Daily Proverbial, from Ecclesiastes, 10 August 2012

A man may have a hundred children and live many years; yet no matter how long he lives, if he cannot enjoy his prosperity and does not receive proper burial, I say that a stillborn child is better off than he. It comes without meaning, it departs in darkness, and in darkness its name is shrouded. Though it never saw the sun or knew anything, it has more rest than does that man— even if he lives a thousand years twice over but fails to enjoy his prosperity. Do not all go to the same place? Ecclesiastes 6, verses 3 – 6.

This is a pretty bleak picture, don’t you think? I mean, comparing the life of a hopeless but long-lived man to the never-life of a stillborn child? A stillborn child is a tragedy, a promise not realized, a life cut short, a reason for terrible grief and unquenchable sadness. It’s that bad? Really? Really.

Again, to me it’s another example of the frank beauty of Scripture. ‘The Good Book’ deals with tough issues in life, and it does so in ways that cut to the chase. These verses continue the train of thought that not enjoying one’s gifts from God is a grievous evil. It doesn’t say “oh, that’s a crying shame.” It says EVIL. Evil as in Hitler-type evil, as in Osama-type evil, as in wacko-shooter-at-a-Batman-movie evil. These verses compare not enjoying prosperity to things so unspeakably evil that they reside on the terrifying fringe of sane humanity.

What’s more, something that is dead is better than the evil.

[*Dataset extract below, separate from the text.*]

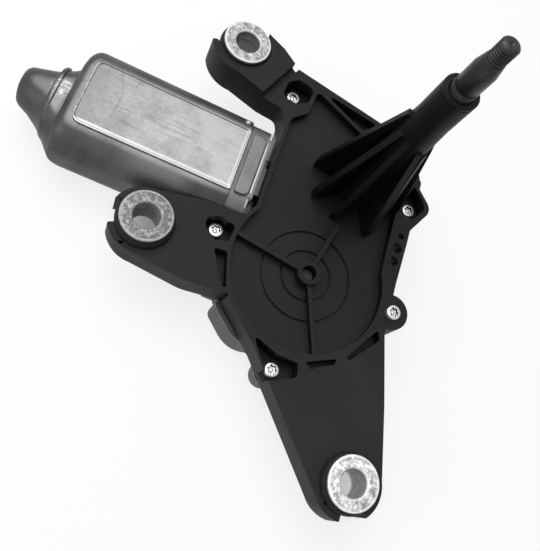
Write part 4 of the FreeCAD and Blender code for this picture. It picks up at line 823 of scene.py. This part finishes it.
def dress_ears():
    """A turned sleeve and a ribbed grommet in each ear."""
    for ear, (x, y) in EARS.items():
        mesh = ring_mesh("turned_sleeve_" + ear, sleeve_profile(*SLEEVE_GROOVES[ear]), x, y)
        face = mottled_sleeve("sleeve_face_" + ear, x, y, SLEEVE_PAINTED_LIGHT[ear])
        sleeve = piece("turned_sleeve_" + ear, mesh, face, "housing")
        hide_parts("sleeve_" + ear)
        mesh = ring_mesh("ribbed_grommet_" + ear, GROMMET_PROFILE, x, y)
        grommet = piece("ribbed_grommet_" + ear, mesh, finishes["rubber"], "housing")
        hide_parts("grommet_" + ear)


def dress_screws():
    """The housing's screws: one stands on the deck, and the others in its pockets."""
    for number, (x, y) in enumerate(HOUSING_SCREWS):
        level = DECK_LEVEL if number == HIGH_SCREW else POCKET_LEVEL
        label = "star_screw_%d" % (number + 1)
        mesh = screw_mesh(label, x, y, level, SCREW_SIZE)
        screw = piece(label, mesh, finishes["screw_steel"], "housing")
        darken_recess(screw, x, y, level)
        if number == 0:
            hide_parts("housing_screws")


def studio_floor():
    """A plain square floor at the part's lowest level. The camera and the metal see it as a
    white ground, shaded behind the bores, and from below it doesn't hide the part."""
    low, high = -FLOOR_HALF, FLOOR_HALF
    level = CASE_BOTTOM_LEVEL - FLOOR_GAP
    corners = np.array([[[low, low, level], [high, low, level]], [[low, high, level], [high, high, level]]])
    mesh = surface("studio_floor", corners, smooth=False)
    finish = Finish("studio_floor", grey(0.9), 0.9)
    camera, glossy, clear = (finish.node("LightPath", None, {}, "Is %s Ray" % kind)
                             for kind in ("Camera", "Glossy", "Transmission"))
    seen = (camera + glossy + clear).clamped()
    for x, y, depth in FLOOR_SHADE:
        seen = seen * (1.0 - finish.away_from(x, y).ramp_mm(20.0, 3.0) * depth)
    plain = Wire(finish, finish.shader.outputs[0])
    glow = finish.node("Emission", None, {"Color": WHITE, "Strength": 1.0})
    ground = finish.node("MixShader", None, {0: seen * FLOOR_GLOW, 1: plain, 2: glow})
    underside = finish.node("NewGeometry", None, {}, "Backfacing")
    nothing = finish.node("BsdfTransparent", None, {})
    ground = finish.node("MixShader", None, {0: underside, 1: ground, 2: nothing})
    finish.feed(finish.tree.nodes["Material Output"].inputs["Surface"], ground)
    mesh.materials.append(finish.material)
    new_object("studio_floor", mesh)


def studio_light():
    """Soft surroundings that the camera and the metal see as white, a broad lamp overhead
    and a weaker one from the left."""
    world = bpy.data.worlds.new("studio")
    bpy.context.scene.world = world
    world.use_nodes = True
    tree = world.node_tree
    ground = tree.nodes["Background"]
    ground.inputs["Color"].default_value = WHITE
    path = tree.nodes.new("ShaderNodeLightPath")
    seen = path.outputs["Is Camera Ray"]
    for ray in ("Is Glossy Ray", "Is Transmission Ray"):
        either = tree.nodes.new("ShaderNodeMath")
        either.operation = "MAXIMUM"
        tree.links.new(seen, either.inputs[0])
        tree.links.new(path.outputs[ray], either.inputs[1])
        seen = either.outputs[0]
    strength = tree.nodes.new("ShaderNodeMapRange")
    strength.inputs["To Min"].default_value = WORLD_LIGHT
    strength.inputs["To Max"].default_value = 1.0
    tree.links.new(seen, strength.inputs["Value"])
    tree.links.new(strength.outputs["Result"], ground.inputs["Strength"])
    lit_point = Vector((-0.03, -0.05, 0.0))
    for name, place, size, power in (
        ("overhead", (-0.35, 0.25, 0.9), 0.9, 9.0),
        ("left", (-0.9, -0.5, 0.6), 0.6, 3.0),
    ):
        lamp = bpy.data.lights.new(name, "AREA")
        lamp.size = size
        lamp.energy = power
        item = new_object(name, lamp)
        item.location = place
        item.rotation_euler = (lit_point - Vector(place)).to_track_quat("-Z", "Y").to_euler()


def photo_camera():
    """The photograph's view: a camera near the motor's side, turned so that the spindle
    leans to the upper right."""
    eye = Vector((-86.73, -176.13, 260.8)) * MM
    target = Vector((-31.606, -67.138, 0.0)) * MM
    roll = math.radians(47.415)
    focal_pixels = 645.0
    frame_height = 551.0
    camera = bpy.data.cameras.new("photo_camera")
    camera.sensor_width = 36.0
    camera.lens = focal_pixels / frame_height * camera.sensor_width
    camera.clip_start = 0.01
    camera.clip_end = 10.0
    item = new_object("photo_camera", camera)
    level = (target - eye).to_track_quat("-Z", "Y").to_matrix().to_4x4()
    item.matrix_world = Matrix.Translation(eye) @ level @ Matrix.Rotation(roll, 4, "Z")
    bpy.context.scene.camera = item


dress_motor()
dress_front()
dress_spindle()
dress_ears()
dress_screws()
studio_floor()
studio_light()
photo_camera()
bpy.context.scene.view_settings.view_transform = "Standard"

According to verses 3 through 6, something that is dead is better than something that is prosperous yet unsatisfied. Unsatisfied? Isn’t that kind of a low standard, a low threshold? Doesn’t the bar seem set a little low? I would be better to be dead than to live well and not enjoy it? Dissatisfaction equates with the Holocaust? Really? Really.

Do you think that’s extreme? I mean, in our US of A easygoing twenty first century English, do these words seem way too edgy? Our politicians today will stoop to any level, do anything including discrediting their offices or breaking the laws they are supposed to uphold just to win and we’re preferring death over dissatisfaction? Our television isn’t in the gutter because the gutter is too good for it and we’re using these extreme words? We casually ignore real famine, real tragedy, real suffering in the world everywhere but where we are and we’re talking about preferring oblivion to not liking what we’ve got? Really? Really.

Really indeed.

I think back to Bible study at our old church in Colorado. A retired pastor belonged to that church, and I remember one day that he was practically exhorting how God looked at even our best deeds as filthy rags. He was quoting Isaiah 64: “All of us have become like one who is unclean, and all our righteous acts are like filthy rags; we all shrivel up like a leaf, and like the wind our sins sweep us away.” Even the very best we can do, absent God, is trash, disgusting, repulsive to a holy God. It isn’t that God wants to look at us and our actions this way. He has no choice when we’re tainted with the stains of our sins, our wrongs. All the junk we think, say and do messes us up in ways that we simply can’t fix alone and can never bleach clean.

And even this is better than someone who doesn’t enjoy when they’ve got it good.

Here’s the twist: We ALL always have it good. Even in the worst days, even when things are so tough and we’re really up against the wall we still have it good. Compared to the beggars who sift through the trash in Africa, I live like a king. I took a mission trip there last year and purposefully left behind my used clothes when I left. They were filthy and well-used, and I preferred to leave them with the trash rather than dirty my suitcase by bringing them home. Sure enough, they went to the dumpster behind the hotel. Most likely, by the end of the day, they had escaped the dumpster and became the belongings of a beggar who didn’t have any better.

Believe it or not, the beggar has it better than the one who was never born, and the one who was never born has it better than the one who lives a long, healthy life but is not satisfied.

What brings satisfaction? You know the answer. Is it any wonder, then, that without the satisfaction He gives, there can be only grievous evil? God is holy and intends for us to be holy so we can live in communion with Him. It’s a pure love thing. When we couldn’t do that on our own, He gave of Himself to fix it. He did that because not doing it would leave even the richest, most temporally righteous man living in unspeakable evil. When we don’t stop what we’re doing to be thankful for what He has given us, we’re letting ourselves be dragged back into our sin. Sin is separation from God: ANYTHING that separates us from God. And because God is holy, anything that takes us away from that is unholy.

You know: evil. Really? Really.

Really, really even though the words can seem extreme to those of us who live in a world that we fancy to be civilized. Without God, even the best that there is of this world isn’t as good as the unfulfilled promise of a dead child that was never born to live. It isn’t extreme hyperbole. It’s just the way things are.